Growing evanescent waves in negative-refractive-index transmission-line media
The periodic 2-D LC loaded transmission-line (TL) was shown to exhibit NRI properties over a broad frequency range. This network will be referred to as a dual TL structure since it is of a high-pass configuration, as opposed to the low-pass representation of a conventional TL structure. Dual TL structures have been used to experimentally demonstrate backward-wave radiation and focusing at microwave frequencies.
As a negative refractive index medium, a dual TL structure is not simply a phase compensator. It can enhance the amplitude of evanescent waves, as well as correct the phase of propagating waves. Evanescent waves actually grow within the dual TL structure.

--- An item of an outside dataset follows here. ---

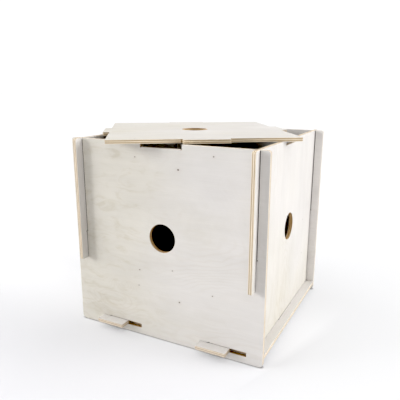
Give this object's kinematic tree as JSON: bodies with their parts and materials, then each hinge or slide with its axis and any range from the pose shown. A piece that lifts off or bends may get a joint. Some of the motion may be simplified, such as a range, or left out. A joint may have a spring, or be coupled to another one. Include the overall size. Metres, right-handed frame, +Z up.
{
  "type": "apple box",
  "caption": "Knock-down plywood box: slotted walls with finger holes, a base hooked into front and back, and a loose tabbed lid turned on top.",
  "frame": {"origin": "on the floor, under the middle of the lid, which is the middle of the whole footprint", "axes": "+Z up; -Y towards the front panel; the base's hooks point towards -X"},
  "size_m": [0.5084, 0.5084, 0.4083],
  "materials": {
    "plywood": "bare, sanded, pale five-ply board with tan edges"
  },
  "bodies": {
    "carcass": {"front_panel": "plywood", "back_panel": "plywood", "base": "plywood"},
    "left_wall": {"left_side": "plywood"},
    "right_wall": {"right_side": "plywood"},
    "top": {"lid": "plywood"}
  },
  "joints": [
    {"name": "left_side_lift", "type": "slide", "parent": "carcass", "child": "left_wall", "axis": [0, 0, 1], "range_m": [0, 0.39]},
    {"name": "right_side_lift", "type": "slide", "parent": "left_wall", "child": "right_wall", "axis": [0, 0, 1], "range_m": [0, 0.39]},
    {"name": "lid_lift", "type": "slide", "parent": "right_wall", "child": "top", "axis": [0, 0, 1], "range_m": [0, 0.25]}
  ]
}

Backward wave antenna using an NRI loaded transmission line
Grbic et al. used one-dimensional LC loaded transmission line network, which supports fast backward-wave propagation to demonstrate characteristics analogous to "reversed Cherenkov radiation". Their proposed backward-wave radiating structure was inspired by negative refractive index LC materials. The simulated E-plane pattern at 15 GHz showed radiation towards the backfire direction in the far-field pattern, clearly indicating the excitation of a backward wave. Since the transverse dimension of the array is electrically short, the structure is backed by a long metallic trough. The trough acts as a waveguide below cut-off and recovers the back radiation, resulting in unidirectional far-field patterns
Planar NIMs with periodic loaded transmission lines
A technique has been presented for implementing planar media with an effective negative refractive index. The underlying concept is based on appropriately loading a printed network of transmission lines periodically with inductors and capacitors. This technique results in effective permittivity and permeability material parameters that are both inherently and simultaneously negative, obviating the need to synthesize these parameters separately, or by separate means. The proposed media possess several other desirable features including very wide bandwidth over which the refractive index. remains negative, the ability to guide 2-D TM waves, scalability from RF to millimeter-wave frequencies, low transmission losses, as well as the potential for tunability by inserting varactors and/or switches in the unit cell. The proposed concept has been verified with circuit and full-wave simulations. Moreover, a prototype focusing device has been implemented and tested experimentally. The experimental results demonstrated focusing of an incident cylindrical wave within an octave bandwidth and over an electrically short area; a phenomenon suggestive of near-field focusing.
Anticipated future applications are new enabling RF/microwave devices can be implemented based on these proposed planar negative refractive index media for applications in wireless communications, surveillance, and radars.
Larger NRI transmission lines
According to some researchers SRR/wire configured metamaterials are bulky 3-D constructions, which are difficult to adapt for RF/microwave device and circuit applications. These structures can achieve a negative index of refraction only within a narrow bandwidth. Furthermore, when applied to wireless devices at RF frequencies the split ring-resonators have to be scaled to larger dimensions, which, in turn would make such devices less compact.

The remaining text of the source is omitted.